The search for work began again. The blackmail continued for 9 years. Finally, S. pointed to an axe and told Major Chypak: “I’ve served three years. What more do you want from me? I want to write songs. And if you come to arrest me for my songs again, I’ll kill as many of you as I can.”
His mother said: “You came out of captivity a hundred times angrier. Go abroad, because there will be no life for you here.” He managed to do so on January 7, 1990. In Canada, former political prisoner Yosyp TERELYA helped him. Disappointed with the Ukrainian intelligentsia there, he moved to the USA. He wrote music, but was only able to publish it occasionally. After 15 years, he became convinced that it was pointless for a Ukrainian artist to live outside of Ukraine, and in 2005 he returned home. In Zhmerynka, he repaired the house where he lives to this day. He retains his US citizenship.

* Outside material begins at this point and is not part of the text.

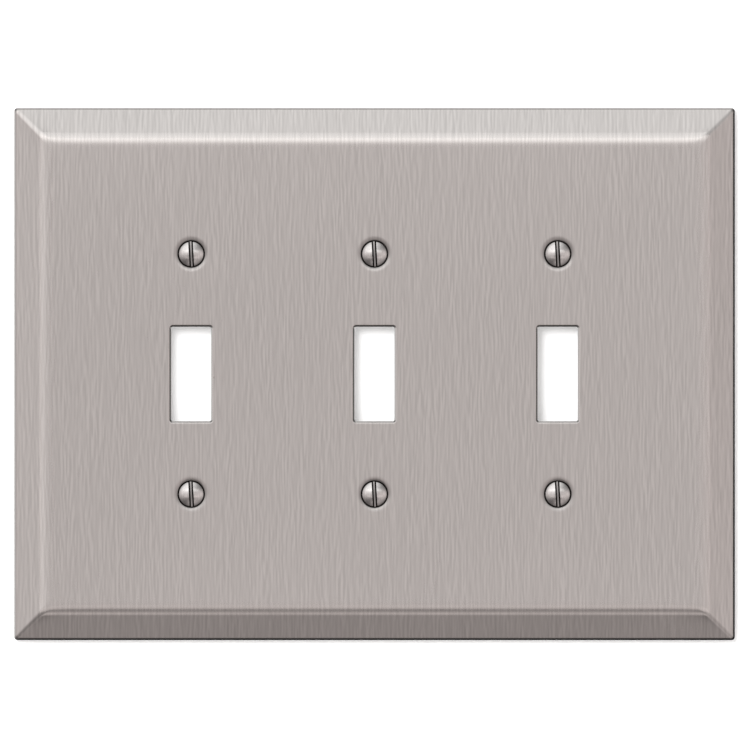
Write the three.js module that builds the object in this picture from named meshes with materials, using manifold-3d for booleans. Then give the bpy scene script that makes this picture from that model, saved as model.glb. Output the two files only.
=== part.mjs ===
// A three-gang cover plate for toggle switches, pressed from sheet steel, with its six oval-head screws.
// Millimetres, +Z up. The face looks along -Y, the rim lies in the wall plane y = 0, and the origin is
// the middle of the plate in that plane.

import * as THREE from 'three';
import { mergeVertices } from 'three/addons/utils/BufferGeometryUtils.js';
import Module from 'manifold-3d';

// Plate
const plateWidth = 181.2;
const plateHeight = 133.8;
const plateDepth = 5.6;
const sheetThickness = 0.9;
const bevelWidth = 7.4; // from the side of the plate to the ridge round the face
const skirtHeight = 1.5; // the straight side that stands on the wall
const ridgeRadius = 3.0;
const edgeRadius = 1.1; // where the bevel turns into the skirt
const cornerRadius = 0.8; // corners of the plate, seen from the front

// Switch spacing, the same for every toggle switch
const gangCount = 3;
const gangPitch = 46.04;
const screwSpacing = 60.33; // between the upper and the lower screw of one switch
const toggleWidth = 10.35;
const toggleHeight = 24.0;
const toggleCornerRadius = 0.7;

// Screw, number 6 with an 82 degree oval head
const headDiameter = 6.35;
const headDome = 1.1; // height of the oval top over the head's edge
const headLand = 0.12; // straight edge between the dome and the cone
const coneAngle = 82;
const shankDiameter = 3.5;
const screwLength = 15.9; // from the head's edge to the tip
const tipChamfer = 0.6;
const slotWidth = 1.0;
const slotDepth = 1.25; // from the top of the dome
const slotTilt = 3; // degrees off upright, the lower end towards +X

// Screw seat, a funnel pressed into the sheet
const headSink = 0.3; // the head's edge below the face
const seatClearance = 0.3; // round the head and its cone
const shankClearance = 0.35; // round the shank in the funnel's hole
const lipWidth = 0.8; // rounded lip round the funnel's mouth
const funnelWall = 0.6;
const funnelLand = 0.15; // straight stretch at the bottom of the funnel

const cutOver = 1; // how far a cutting body runs past what it cuts
const arcDivisions = 2; // a fillet has twice as many facets
const roundFacets = 24;

const wasm = await Module();
wasm.setup();

function toSolid(geometry) {
  const positionsOnly = geometry.clone();
  positionsOnly.deleteAttribute('normal');
  positionsOnly.deleteAttribute('uv');
  const merged = mergeVertices(positionsOnly, 1e-5);
  const corners = merged.index.array;
  const triangles = [];
  for (let i = 0; i < corners.length; i += 3) {
    const [a, b, c] = corners.slice(i, i + 3);
    if (a !== b && b !== c && c !== a) {
      triangles.push(a, b, c);
    }
  }
  const mesh = new wasm.Mesh({
    numProp: 3,
    vertProperties: new Float32Array(merged.attributes.position.array),
    triVerts: new Uint32Array(triangles),
  });
  return new wasm.Manifold(mesh);
}

function toGeometry(solid) {
  const mesh = solid.getMesh();
  const geometry = new THREE.BufferGeometry();
  geometry.setAttribute('position', new THREE.BufferAttribute(mesh.vertProperties, 3));
  geometry.setIndex(new THREE.BufferAttribute(mesh.triVerts, 1));
  geometry.computeVertexNormals();
  return geometry;
}

// A closed outline through [x, y, filletRadius] corners; a corner without a radius stays sharp.
function filletedShape(corners) {
  const shape = new THREE.Shape();
  corners.forEach(([x, y, radius = 0], i) => {
    const corner = new THREE.Vector2(x, y);
    if (radius === 0) {
      if (i === 0) {
        shape.moveTo(x, y);
      } else {
        shape.lineTo(x, y);
      }
      return;
    }
    const before = corners.at(i - 1);
    const after = corners[(i + 1) % corners.length];
    const toBefore = new THREE.Vector2(before[0], before[1]).sub(corner).normalize();
    const toAfter = new THREE.Vector2(after[0], after[1]).sub(corner).normalize();
    const halfAngle = Math.acos(toBefore.dot(toAfter)) / 2;
    const start = corner.clone().addScaledVector(toBefore, radius / Math.tan(halfAngle));
    const end = corner.clone().addScaledVector(toAfter, radius / Math.tan(halfAngle));
    const toCentre = toBefore.clone().add(toAfter).normalize();
    const centre = corner.clone().addScaledVector(toCentre, radius / Math.sin(halfAngle));
    const startAngle = Math.atan2(start.y - centre.y, start.x - centre.x);
    const endAngle = Math.atan2(end.y - centre.y, end.x - centre.x);
    const clockwise = toBefore.cross(toAfter) > 0;
    if (i === 0) {
      shape.moveTo(start.x, start.y);
    } else {
      shape.lineTo(start.x, start.y);
    }
    shape.absarc(centre.x, centre.y, radius, startAngle, endAngle, clockwise);
  });
  shape.closePath();
  return shape;
}

function extruded(shape, length) {
  return new THREE.ExtrudeGeometry(shape, {
    depth: length,
    bevelEnabled: false,
    curveSegments: arcDivisions,
  });
}

function roundedRectangle(width, height, radius) {
  return filletedShape([
    [-width / 2, -height / 2, radius],
    [width / 2, -height / 2, radius],
    [width / 2, height / 2, radius],
    [-width / 2, height / 2, radius],
  ]);
}

// The front-to-back section of the pan across one of its spans. inset 0 gives the outer surface, and
// the sheet's thickness gives the inner one, parallel to it all the way.
function panSection(span, inset) {
  const bevelAngle = Math.atan2(plateDepth - skirtHeight, bevelWidth);
  const side = span / 2 - inset;
  const edgeY = -skirtHeight + inset * Math.tan(Math.PI / 4 - bevelAngle / 2);
  const ridge = span / 2 - bevelWidth - inset * Math.tan(bevelAngle / 2);
  const frontY = -plateDepth + inset;
  const rimY = inset > 0 ? cutOver : 0;
  const edgeFillet = Math.max(edgeRadius - inset, 0);
  const ridgeFillet = Math.max(ridgeRadius - inset, 0);
  return filletedShape([
    [-side, rimY],
    [-side, edgeY, edgeFillet],
    [-ridge, frontY, ridgeFillet],
    [ridge, frontY, ridgeFillet],
    [side, edgeY, edgeFillet],
    [side, rimY],
  ]);
}

// Two crossing prisms meet in the mitred corners of the pan.
function panBody(inset) {
  const acrossWidth = extruded(panSection(plateWidth, inset), plateHeight);
  acrossWidth.translate(0, 0, -plateHeight / 2);
  const acrossHeight = extruded(panSection(plateHeight, inset), plateWidth);
  acrossHeight.translate(0, 0, -plateWidth / 2);
  acrossHeight.rotateY(-Math.PI / 2);
  return toSolid(acrossWidth).intersect(toSolid(acrossHeight));
}

// An outline drawn as seen from the front, run through the plate from behind the wall plane.
function throughPlate(shape) {
  const geometry = extruded(shape, plateDepth + 2 * cutOver);
  geometry.rotateX(Math.PI / 2);
  geometry.translate(0, cutOver, 0);
  return toSolid(geometry);
}

// A body turned about the Y axis from [radius, y] points that start and end on that axis.
function turned(points) {
  const profile = points.map(([radius, y]) => new THREE.Vector2(radius, y));
  return new THREE.LatheGeometry(profile, roundFacets);
}

const coneRatio = Math.tan(THREE.MathUtils.degToRad(coneAngle / 2)); // radius lost per depth
const headRadius = headDiameter / 2;
const shankRadius = shankDiameter / 2;
const faceY = -plateDepth;
const headEdgeY = faceY + headSink;
const seatRadius = headRadius + seatClearance;
const holeRadius = shankRadius + shankClearance;
const holeY = headEdgeY + headLand + (seatRadius - holeRadius) / coneRatio;
const funnelEndY = holeY + funnelLand;

function funnelBody() {
  const bottomRadius = holeRadius + funnelWall;
  const topY = faceY + sheetThickness / 2;
  const topRadius = bottomRadius + (funnelEndY - topY) * coneRatio;
  return toSolid(turned([
    [0, topY],
    [topRadius, topY],
    [bottomRadius, funnelEndY],
    [0, funnelEndY],
  ]));
}

function funnelCut() {
  const lipRadius = seatRadius + lipWidth;
  return toSolid(turned([
    [0, faceY - cutOver],
    [lipRadius, faceY - cutOver],
    [lipRadius, faceY],
    [seatRadius + lipWidth / 3, faceY + headSink / 2],
    [seatRadius, headEdgeY],
    [seatRadius, headEdgeY + headLand],
    [holeRadius, holeY],
    [holeRadius, funnelEndY + cutOver],
    [0, funnelEndY + cutOver],
  ]));
}

// Places of the switches and their screws on the plate
const columns = [];
for (let i = 0; i < gangCount; i += 1) {
  columns.push({ x: (i - (gangCount - 1) / 2) * gangPitch, name: ['left', 'middle', 'right'][i] });
}
const rows = [
  { z: screwSpacing / 2, name: 'top' },
  { z: -screwSpacing / 2, name: 'bottom' },
];

function wallPlate() {
  let plate = panBody(0).intersect(throughPlate(roundedRectangle(plateWidth, plateHeight, cornerRadius)));
  plate = plate.subtract(panBody(sheetThickness));
  for (const column of columns) {
    const toggle = throughPlate(roundedRectangle(toggleWidth, toggleHeight, toggleCornerRadius));
    plate = plate.subtract(toggle.translate([column.x, 0, 0]));
    for (const row of rows) {
      plate = plate.add(funnelBody().translate([column.x, 0, row.z]));
      plate = plate.subtract(funnelCut().translate([column.x, 0, row.z]));
    }
  }
  return toGeometry(plate);
}

// The screw stands on its own axis with the head's edge at y = 0 and its tip along +Y.
function coverScrew() {
  const coneEndY = headLand + (headRadius - shankRadius) / coneRatio;
  const domeRadius = (headRadius ** 2 + headDome ** 2) / (2 * headDome);
  const domeAngle = Math.asin(headRadius / domeRadius);
  const domeFacets = 4;
  const profile = [];
  for (let i = 0; i <= domeFacets; i += 1) {
    const angle = (domeAngle * i) / domeFacets;
    profile.push([domeRadius * Math.sin(angle), domeRadius * (1 - Math.cos(angle)) - headDome]);
  }
  profile.push([headRadius, headLand]);
  profile.push([shankRadius, coneEndY]);
  profile.push([shankRadius, screwLength - tipChamfer]);
  profile.push([shankRadius - tipChamfer, screwLength]);
  profile.push([0, screwLength]);
  const slot = new THREE.BoxGeometry(slotWidth, slotDepth + cutOver, headDiameter + 2 * cutOver);
  slot.translate(0, (slotDepth - cutOver) / 2 - headDome, 0);
  return toGeometry(toSolid(turned(profile)).subtract(toSolid(slot)));
}

const part = new THREE.Group();

const plateMetal = new THREE.MeshStandardMaterial({ color: 0xaaa29f, roughness: 0.42, metalness: 1 });
const plate = new THREE.Mesh(wallPlate(), plateMetal);
plate.name = 'wall_plate';
part.add(plate);

const screwGeometry = coverScrew();
for (const row of rows) {
  for (const column of columns) {
    const screwMetal = new THREE.MeshStandardMaterial({ color: 0xc9c3c0, roughness: 0.28, metalness: 1 });
    const screw = new THREE.Mesh(screwGeometry, screwMetal);
    screw.name = `cover_screw_${row.name}_${column.name}`;
    screw.position.set(column.x, headEdgeY, row.z);
    screw.rotation.y = -THREE.MathUtils.degToRad(slotTilt);
    part.add(screw);
  }
}

export default part;
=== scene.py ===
from math import atan2, copysign, cos, exp, pi, radians, sin, tan

import bmesh
import bpy
from mathutils import Matrix, Vector
from mathutils.geometry import delaunay_2d_cdt


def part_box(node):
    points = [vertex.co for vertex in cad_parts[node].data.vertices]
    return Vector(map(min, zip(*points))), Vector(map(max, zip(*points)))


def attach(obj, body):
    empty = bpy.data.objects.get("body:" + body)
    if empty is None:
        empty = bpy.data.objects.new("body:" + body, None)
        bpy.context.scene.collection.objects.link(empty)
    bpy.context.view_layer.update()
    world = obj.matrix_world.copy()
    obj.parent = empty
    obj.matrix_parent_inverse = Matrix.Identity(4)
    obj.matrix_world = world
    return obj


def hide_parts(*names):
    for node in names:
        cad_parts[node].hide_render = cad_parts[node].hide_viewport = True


# Metres, +Z up. The face looks along -Y, and the rim of the plate stands on the wall plane y = 0.
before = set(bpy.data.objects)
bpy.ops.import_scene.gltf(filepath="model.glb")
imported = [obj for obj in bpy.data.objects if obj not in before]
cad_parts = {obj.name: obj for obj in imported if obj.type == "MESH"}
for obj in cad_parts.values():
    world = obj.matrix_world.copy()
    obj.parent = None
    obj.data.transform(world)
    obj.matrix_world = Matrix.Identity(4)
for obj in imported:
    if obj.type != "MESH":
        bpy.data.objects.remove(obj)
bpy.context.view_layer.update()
mm = 0.001
screwNames = [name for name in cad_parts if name.startswith("cover_screw")]
print("frame loaded:", len(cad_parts), "nodes")


class Wire:
    # an output socket that ordinary maths works on
    def __init__(self, graph, socket):
        self.graph = graph
        self.socket = socket

    def maths(self, operation, *values):
        return self.graph.node("ShaderNodeMath", {"operation": operation}, dict(enumerate(values)))

    def __add__(self, other):
        return self.maths("ADD", self, other)

    def __radd__(self, other):
        return self.maths("ADD", other, self)

    def __sub__(self, other):
        return self.maths("SUBTRACT", self, other)

    def __rsub__(self, other):
        return self.maths("SUBTRACT", other, self)

    def __mul__(self, other):
        return self.maths("MULTIPLY", self, other)

    def __rmul__(self, other):
        return self.maths("MULTIPLY", other, self)

    def clamped(self):
        return self.graph.node("ShaderNodeClamp", {}, {"Value": self})

    def exponential(self):
        return self.maths("EXPONENT", self)

    def absolute(self):
        return self.maths("ABSOLUTE", self)

    def ramp(self, low, high):
        # 0 below low, 1 above high, smooth between
        return self.graph.node(
            "ShaderNodeMapRange",
            {"interpolation_type": "SMOOTHSTEP"},
            {"Value": self, "From Min": low, "From Max": high},
        )


class Graph:
    # makes and links the nodes of one material or world
    def __init__(self, tree):
        self.tree = tree
        self.tree.nodes.clear()

    def node(self, kind, settings, inputs, output=0):
        made = self.tree.nodes.new(kind)
        for name, value in settings.items():
            setattr(made, name, value)
        for name, value in inputs.items():
            if isinstance(value, Wire):
                self.tree.links.new(value.socket, made.inputs[name])
            else:
                made.inputs[name].default_value = value
        return Wire(self, made.outputs[output]) if made.outputs else None

    def vector(self, operation, a, b, output=0):
        return self.node("ShaderNodeVectorMath", {"operation": operation}, {0: a, 1: b}, output)

    def stretched(self, coordinates, factors):
        return self.vector("MULTIPLY", coordinates, factors)

    def part(self, coordinates, axis):
        return self.node("ShaderNodeSeparateXYZ", {}, {"Vector": coordinates}, "XYZ".index(axis))

    def noise(self, coordinates, scale, detail=2.0, roughness=0.5):
        return self.node(
            "ShaderNodeTexNoise",
            {"noise_dimensions": "3D"},
            {"Vector": coordinates, "Scale": scale, "Detail": detail, "Roughness": roughness},
        )

    def blend(self, mask, first, second):
        # colours: first where the mask is 0, second where it is 1
        mix = self.tree.nodes.new("ShaderNodeMix")
        mix.data_type = "RGBA"
        for index, value in ((0, mask), (6, first), (7, second)):
            if isinstance(value, Wire):
                self.tree.links.new(value.socket, mix.inputs[index])
            else:
                mix.inputs[index].default_value = value
        return Wire(self, mix.outputs[2])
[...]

His son Volodymyr graduated from a university in the USA but has taken Ukrainian citizenship.
S.’s criminal case, No. 11-866, was destroyed after its retention period (15 years) expired, so the judicial authorities refuse to review it. But S. has kept copies of some documents and is demanding a review of the case and his rehabilitation.


Bibliography:
Chornovil, V. Works: In 10 vols. Vol. 3. (“Ukrainskyi Visnyk,” 1970–72). Compiled by Valentyna Chornovil. Foreword by M. Kosiv. Kyiv: Smoloskyp, 2006, pp. 563-564. (Ukrainskyi Visnyk, no. 4, January 1971).
Herald of Repression in Ukraine. The Foreign Representation of the Ukrainian Helsinki Group. Edited and compiled by Nadiya Svitlychna. New York. 1981, no. 2-258, 3-98, 5-70; 1982, no. 2-34.
The Ukrainian Public Group to Promote the Implementation of the Helsinki Accords: Documents and Materials. In 4 volumes. Kharkiv Human Rights Protection Group. Kharkiv: Folio, 2001. Vol. 3. Documents and Materials. August 1977–December 10, 1978. Compiled by V. V. Ovsiyenko. pp. 90-91, 117, 211 (Information Bulletins of the UHG No. 1, 2, 4).
Kharkiv Human Rights Protection Group Interview from November 11, 2008.
The Resistance Movement in Ukraine: 1960–1990. An Encyclopedic Guide. Foreword by Osyp Zinkevych and Oles Obertas. Kyiv: Smoloskyp, 2010, p. 605.